Extracted data ->
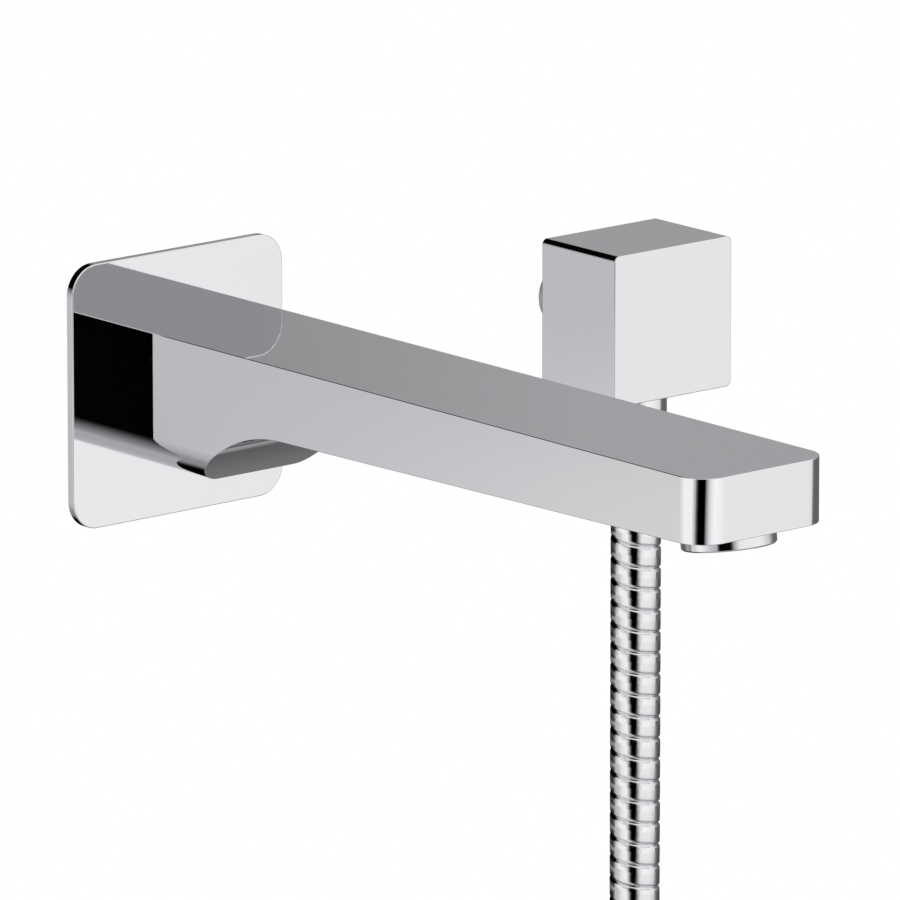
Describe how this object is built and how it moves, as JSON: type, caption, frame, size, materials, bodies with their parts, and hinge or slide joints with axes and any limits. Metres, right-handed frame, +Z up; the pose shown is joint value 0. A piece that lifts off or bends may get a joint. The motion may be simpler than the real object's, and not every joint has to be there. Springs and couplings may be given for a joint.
{
  "type": "wall mounted bath faucet",
  "caption": "Chrome bath set for a wall: square-plate flat bar spout with aerator, and a box-shaped hand-shower outlet with its spiral metal hose.",
  "frame": {"origin": "centre of the wall plate's back, on the wall", "axes": "+X right along the wall, +Z up, the spout points along -Y; the wall is the plane Y = 0"},
  "size_m": [0.2521, 0.267, 0.475],
  "materials": {
    "chrome": "mirror-polished chrome plate",
    "hose_metal": "polished double-lock metal strip",
    "plain_brass": "machined",
    "steel": "bright stainless",
    "seal_rubber": "matt",
    "white_plastic": "moulded acetal",
    "tie_plastic": "moulded nylon"
  },
  "bodies": {
    "wall_units": {"spout_body": "chrome", "wall_plate": "chrome", "plate_gasket": "seal_rubber", "spout_nipple": "plain_brass", "nipple_o_rings": "seal_rubber", "spout_grub_screw": "steel", "aerator_housing": "chrome", "aerator_insert": "white_plastic", "aerator_screen": "steel", "aerator_washer": "seal_rubber", "outlet_body": "chrome", "outlet_shank": "chrome", "shank_o_ring": "seal_rubber", "outlet_nipple": "chrome", "check_valve_body": "white_plastic", "check_valve_spring": "steel", "hose_top_washer": "seal_rubber", "hose_top_insert": "plain_brass", "hose_top_ferrule": "chrome", "hose_tube": "hose_metal", "hose_coil": "hose_metal", "hose_tail": "hose_metal", "coil_ties": "tie_plastic", "hose_end_ferrule": "chrome", "hose_end_insert": "plain_brass", "hose_end_washer": "seal_rubber"},
    "top_nut": {"hose_top_nut": "chrome"},
    "valve_poppet": {"check_valve_poppet": "white_plastic"},
    "cone_nut": {"hose_cone_nut": "chrome"}
  },
  "joints": [
    {"name": "top_nut_turn", "type": "hinge", "parent": "wall_units", "child": "top_nut", "pos_m": [0.145, -0.0326, -0.0359], "axis": [0, 0, 1], "continuous": true},
    {"name": "poppet_slide", "type": "slide", "parent": "wall_units", "child": "valve_poppet", "axis": [0, 0, -1], "range_m": [0, 0.0025], "stiffness_N_per_m": 60, "springref_m": -0.002, "deforming": ["check_valve_spring"]},
    {"name": "cone_nut_turn", "type": "hinge", "parent": "wall_units", "child": "cone_nut", "pos_m": [0.20157, -0.0779, -0.41997], "axis": [0, 0, 1], "continuous": true}
  ]
}
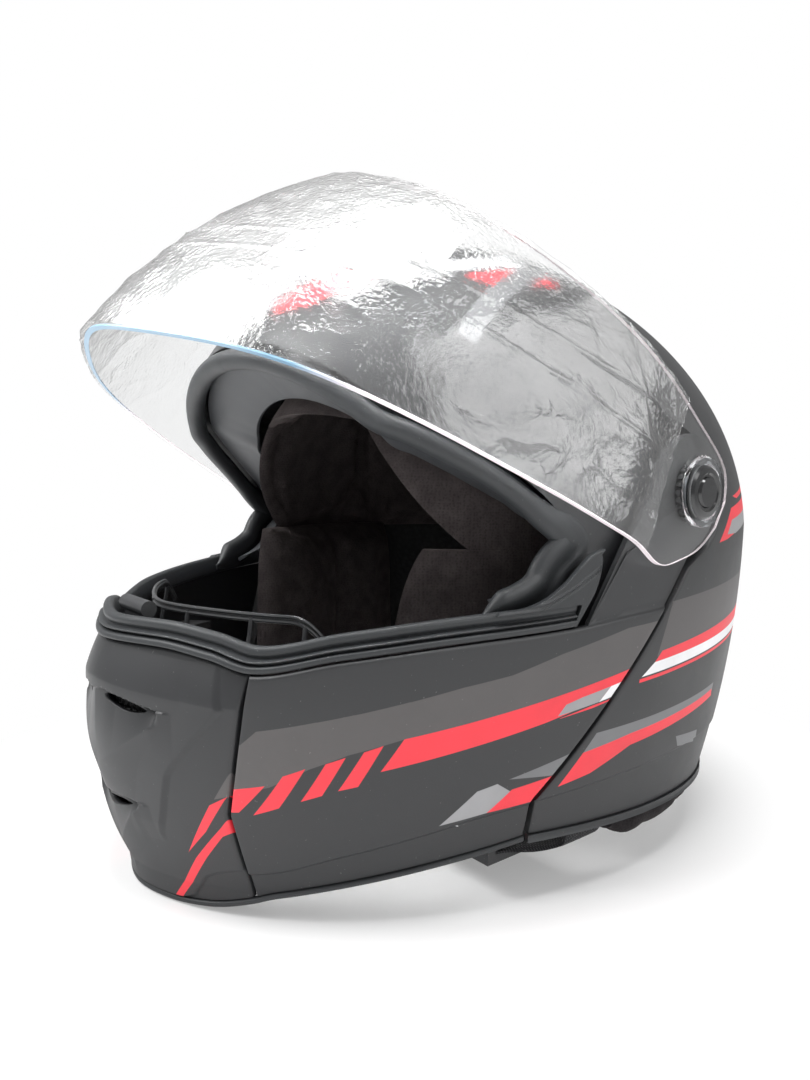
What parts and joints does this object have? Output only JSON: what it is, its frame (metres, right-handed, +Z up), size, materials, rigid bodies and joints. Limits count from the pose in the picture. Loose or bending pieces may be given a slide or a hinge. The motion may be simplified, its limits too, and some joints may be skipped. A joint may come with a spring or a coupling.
{
  "type": "motorcycle helmet",
  "caption": "Flip-up full face motorcycle helmet: hinged chin bar with latches, clear visor on side pivots, padded lining, neck roll and chin strap with a release buckle.",
  "frame": {"origin": "centre of the bounding box in plan, at the level of the surface that the helmet stands on", "axes": "+Z up through the crown, -Y the way the wearer faces, +X the wearer's left"},
  "size_m": [0.2616, 0.3279, 0.2786],
  "materials": {
    "shell_finish": "soft-touch matte dark grey",
    "bar_finish": "soft-touch matte dark grey",
    "foam": "moulded foam, matt",
    "trim_grey": "fine grained mid grey",
    "rubber": "matt rubber",
    "lining": "brushed fabric over foam",
    "collar": "knitted fabric over foam",
    "steel": "bright steel",
    "black_gloss": "satin black",
    "black_plastic": "matt black",
    "red_plastic": "satin red",
    "webbing": "woven webbing",
    "mesh": "fine black mesh",
    "cable": "sheathed cable",
    "visor_clear": "clear, polished",
    "film_clear": "thin clear film",
    "ring_clear": "clear, polished"
  },
  "bodies": {
    "helmet": {"shell": "shell_finish", "eps_liner": "foam", "brow_trim": "trim_grey", "port_gasket": "rubber", "rear_trim": "rubber", "crown_pad": "lining", "brow_pad": "lining", "temple_pad_left": "lining", "temple_pad_right": "lining", "cheek_pad_left": "lining", "cheek_pad_right": "lining", "neck_roll": "collar", "pivot_pin_left": "steel", "pivot_pin_right": "steel", "pivot_cap_left": "black_gloss", "pivot_cap_right": "black_gloss", "striker_left": "steel", "striker_right": "steel", "strap_anchor_left": "steel", "strap_anchor_right": "steel", "strap_left": "webbing", "strap_right": "webbing", "buckle_housing": "black_plastic", "buckle_tongue": "black_plastic"},
    "chin_bar": {"chin_bar_shell": "bar_finish", "front_panel": "bar_finish", "vent_mesh_upper": "mesh", "vent_mesh_lower": "mesh", "rim_gasket": "rubber", "gasket_end_left": "rubber", "gasket_end_right": "rubber", "chin_liner": "foam", "breath_guard": "black_plastic", "visor_catch": "black_plastic", "hinge_plate_left": "steel", "hinge_plate_right": "steel", "detent_ring_left": "black_plastic", "detent_ring_right": "black_plastic", "release_housing": "black_plastic", "release_cable": "cable", "hook_pin_left": "steel", "hook_pin_right": "steel", "chin_trim": "rubber"},
    "visor": {"visor": "visor_clear", "visor_film": "film_clear", "visor_ring_left": "ring_clear", "visor_ring_right": "ring_clear"},
    "buckle_lever": {"buckle_lever": "red_plastic"},
    "release_button": {"release_button": "red_plastic"},
    "latch_hook_left": {"latch_hook_left": "steel"},
    "latch_hook_right": {"latch_hook_right": "steel"}
  },
  "joints": [
    {"name": "chin_bar_hinge", "type": "hinge", "parent": "helmet", "child": "chin_bar", "pos_m": [0, 0.0246, 0.154], "axis": [-1, 0, 0], "range_deg": [0, 90]},
    {"name": "visor_hinge", "type": "hinge", "parent": "chin_bar", "child": "visor", "pos_m": [0, 0.0246, 0.154], "axis": [-1, 0, 0], "range_deg": [-32, 18]},
    {"name": "buckle_lever_hinge", "type": "hinge", "parent": "helmet", "child": "buckle_lever", "pos_m": [0.059, -0.0354, 0.0186], "axis": [0, -1, 0], "range_deg": [0, 35], "stiffness_Nm_per_rad": 0.004, "springref_deg": -17.19},
    {"name": "release_slide", "type": "slide", "parent": "chin_bar", "child": "release_button", "axis": [0, 0, 1], "range_m": [0, 0.004], "stiffness_N_per_m": 250, "springref_m": -0.004},
    {"name": "latch_hinge_left", "type": "hinge", "parent": "chin_bar", "child": "latch_hook_left", "pos_m": [0.0885, -0.0694, 0.038], "axis": [1, 0, 0], "range_deg": [0, 21]},
    {"name": "latch_hinge_right", "type": "hinge", "parent": "chin_bar", "child": "latch_hook_right", "pos_m": [-0.0885, -0.0694, 0.038], "axis": [1, 0, 0], "range_deg": [0, 21]}
  ],
  "couplings": [
    {"joint": "latch_hinge_left", "follows": "release_slide", "rad_per_m": 87},
    {"joint": "latch_hinge_right", "follows": "release_slide", "rad_per_m": 87}
  ]
}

Problem description -> Without leaving anything out, quote all the data.

The completed task ->
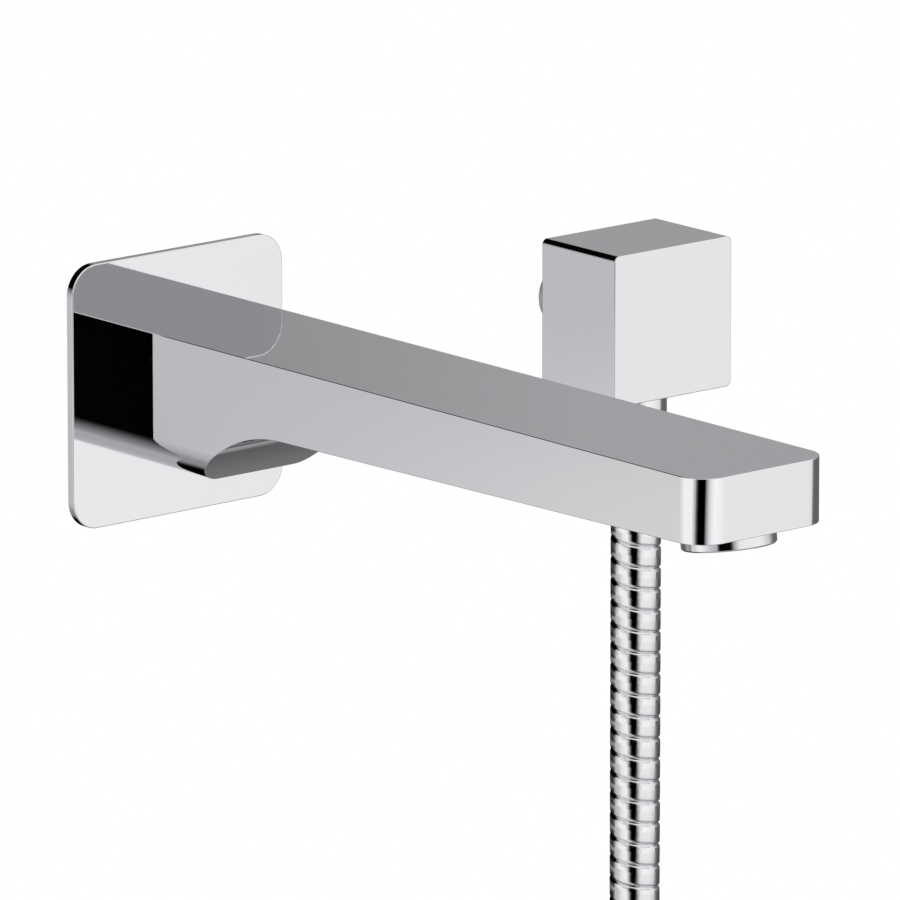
Describe how this object is built and how it moves, as JSON: type, caption, frame, size, materials, bodies with their parts, and hinge or slide joints with axes and any limits. Metres, right-handed frame, +Z up; the pose shown is joint value 0. A piece that lifts off or bends may get a joint. The motion may be simpler than the real object's, and not every joint has to be there. Springs and couplings may be given for a joint.
{
  "type": "wall mounted bath faucet",
  "caption": "Chrome bath set for a wall: square-plate flat bar spout with aerator, and a box-shaped hand-shower outlet with its spiral metal hose.",
  "frame": {"origin": "centre of the wall plate's back, on the wall", "axes": "+X right along the wall, +Z up, the spout points along -Y; the wall is the plane Y = 0"},
  "size_m": [0.2521, 0.267, 0.475],
  "materials": {
    "chrome": "mirror-polished chrome plate",
    "hose_metal": "polished double-lock metal strip",
    "plain_brass": "machined",
    "steel": "bright stainless",
    "seal_rubber": "matt",
    "white_plastic": "moulded acetal",
    "tie_plastic": "moulded nylon"
  },
  "bodies": {
    "wall_units": {"spout_body": "chrome", "wall_plate": "chrome", "plate_gasket": "seal_rubber", "spout_nipple": "plain_brass", "nipple_o_rings": "seal_rubber", "spout_grub_screw": "steel", "aerator_housing": "chrome", "aerator_insert": "white_plastic", "aerator_screen": "steel", "aerator_washer": "seal_rubber", "outlet_body": "chrome", "outlet_shank": "chrome", "shank_o_ring": "seal_rubber", "outlet_nipple": "chrome", "check_valve_body": "white_plastic", "check_valve_spring": "steel", "hose_top_washer": "seal_rubber", "hose_top_insert": "plain_brass", "hose_top_ferrule": "chrome", "hose_tube": "hose_metal", "hose_coil": "hose_metal", "hose_tail": "hose_metal", "coil_ties": "tie_plastic", "hose_end_ferrule": "chrome", "hose_end_insert": "plain_brass", "hose_end_washer": "seal_rubber"},
    "top_nut": {"hose_top_nut": "chrome"},
    "valve_poppet": {"check_valve_poppet": "white_plastic"},
    "cone_nut": {"hose_cone_nut": "chrome"}
  },
  "joints": [
    {"name": "top_nut_turn", "type": "hinge", "parent": "wall_units", "child": "top_nut", "pos_m": [0.145, -0.0326, -0.0359], "axis": [0, 0, 1], "continuous": true},
    {"name": "poppet_slide", "type": "slide", "parent": "wall_units", "child": "valve_poppet", "axis": [0, 0, -1], "range_m": [0, 0.0025], "stiffness_N_per_m": 60, "springref_m": -0.002, "deforming": ["check_valve_spring"]},
    {"name": "cone_nut_turn", "type": "hinge", "parent": "wall_units", "child": "cone_nut", "pos_m": [0.20157, -0.0779, -0.41997], "axis": [0, 0, 1], "continuous": true}
  ]
}
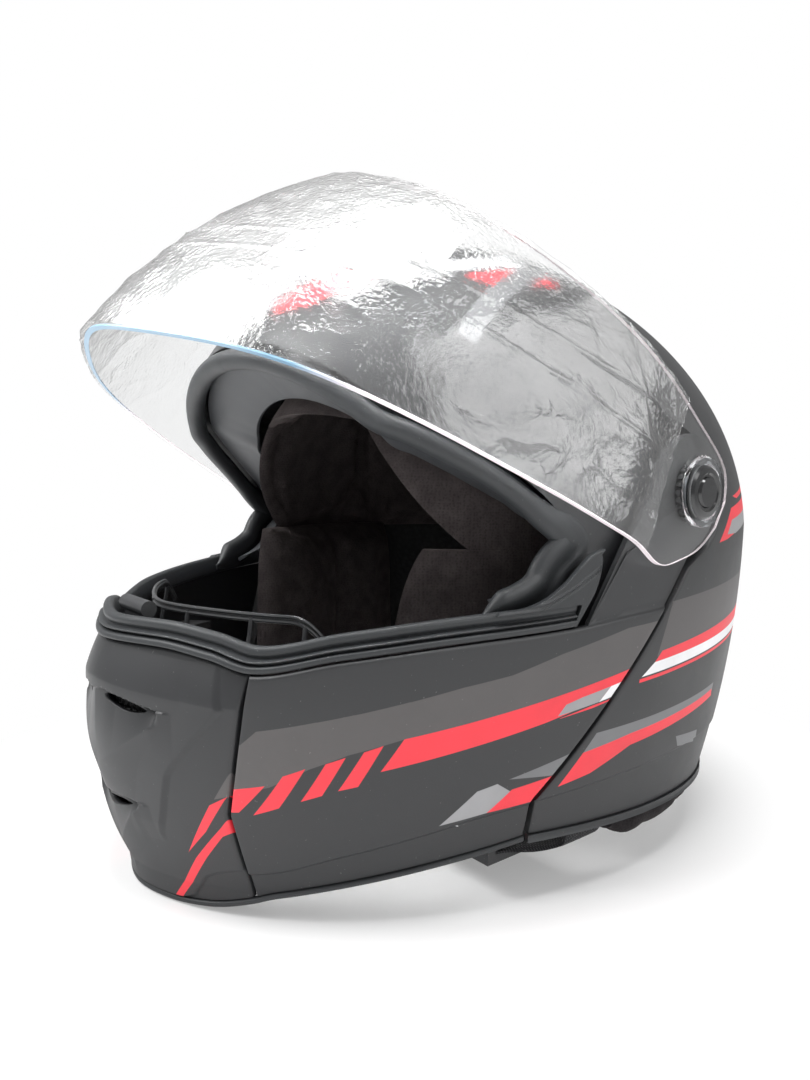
What parts and joints does this object have? Output only JSON: what it is, its frame (metres, right-handed, +Z up), size, materials, rigid bodies and joints. Limits count from the pose in the picture. Loose or bending pieces may be given a slide or a hinge. The motion may be simplified, its limits too, and some joints may be skipped. A joint may come with a spring or a coupling.
{
  "type": "motorcycle helmet",
  "caption": "Flip-up full face motorcycle helmet: hinged chin bar with latches, clear visor on side pivots, padded lining, neck roll and chin strap with a release buckle.",
  "frame": {"origin": "centre of the bounding box in plan, at the level of the surface that the helmet stands on", "axes": "+Z up through the crown, -Y the way the wearer faces, +X the wearer's left"},
  "size_m": [0.2616, 0.3279, 0.2786],
  "materials": {
    "shell_finish": "soft-touch matte dark grey",
    "bar_finish": "soft-touch matte dark grey",
    "foam": "moulded foam, matt",
    "trim_grey": "fine grained mid grey",
    "rubber": "matt rubber",
    "lining": "brushed fabric over foam",
    "collar": "knitted fabric over foam",
    "steel": "bright steel",
    "black_gloss": "satin black",
    "black_plastic": "matt black",
    "red_plastic": "satin red",
    "webbing": "woven webbing",
    "mesh": "fine black mesh",
    "cable": "sheathed cable",
    "visor_clear": "clear, polished",
    "film_clear": "thin clear film",
    "ring_clear": "clear, polished"
  },
  "bodies": {
    "helmet": {"shell": "shell_finish", "eps_liner": "foam", "brow_trim": "trim_grey", "port_gasket": "rubber", "rear_trim": "rubber", "crown_pad": "lining", "brow_pad": "lining", "temple_pad_left": "lining", "temple_pad_right": "lining", "cheek_pad_left": "lining", "cheek_pad_right": "lining", "neck_roll": "collar", "pivot_pin_left": "steel", "pivot_pin_right": "steel", "pivot_cap_left": "black_gloss", "pivot_cap_right": "black_gloss", "striker_left": "steel", "striker_right": "steel", "strap_anchor_left": "steel", "strap_anchor_right": "steel", "strap_left": "webbing", "strap_right": "webbing", "buckle_housing": "black_plastic", "buckle_tongue": "black_plastic"},
    "chin_bar": {"chin_bar_shell": "bar_finish", "front_panel": "bar_finish", "vent_mesh_upper": "mesh", "vent_mesh_lower": "mesh", "rim_gasket": "rubber", "gasket_end_left": "rubber", "gasket_end_right": "rubber", "chin_liner": "foam", "breath_guard": "black_plastic", "visor_catch": "black_plastic", "hinge_plate_left": "steel", "hinge_plate_right": "steel", "detent_ring_left": "black_plastic", "detent_ring_right": "black_plastic", "release_housing": "black_plastic", "release_cable": "cable", "hook_pin_left": "steel", "hook_pin_right": "steel", "chin_trim": "rubber"},
    "visor": {"visor": "visor_clear", "visor_film": "film_clear", "visor_ring_left": "ring_clear", "visor_ring_right": "ring_clear"},
    "buckle_lever": {"buckle_lever": "red_plastic"},
    "release_button": {"release_button": "red_plastic"},
    "latch_hook_left": {"latch_hook_left": "steel"},
    "latch_hook_right": {"latch_hook_right": "steel"}
  },
  "joints": [
    {"name": "chin_bar_hinge", "type": "hinge", "parent": "helmet", "child": "chin_bar", "pos_m": [0, 0.0246, 0.154], "axis": [-1, 0, 0], "range_deg": [0, 90]},
    {"name": "visor_hinge", "type": "hinge", "parent": "chin_bar", "child": "visor", "pos_m": [0, 0.0246, 0.154], "axis": [-1, 0, 0], "range_deg": [-32, 18]},
    {"name": "buckle_lever_hinge", "type": "hinge", "parent": "helmet", "child": "buckle_lever", "pos_m": [0.059, -0.0354, 0.0186], "axis": [0, -1, 0], "range_deg": [0, 35], "stiffness_Nm_per_rad": 0.004, "springref_deg": -17.19},
    {"name": "release_slide", "type": "slide", "parent": "chin_bar", "child": "release_button", "axis": [0, 0, 1], "range_m": [0, 0.004], "stiffness_N_per_m": 250, "springref_m": -0.004},
    {"name": "latch_hinge_left", "type": "hinge", "parent": "chin_bar", "child": "latch_hook_left", "pos_m": [0.0885, -0.0694, 0.038], "axis": [1, 0, 0], "range_deg": [0, 21]},
    {"name": "latch_hinge_right", "type": "hinge", "parent": "chin_bar", "child": "latch_hook_right", "pos_m": [-0.0885, -0.0694, 0.038], "axis": [1, 0, 0], "range_deg": [0, 21]}
  ],
  "couplings": [
    {"joint": "latch_hinge_left", "follows": "release_slide", "rad_per_m": 87},
    {"joint": "latch_hinge_right", "follows": "release_slide", "rad_per_m": 87}
  ]
}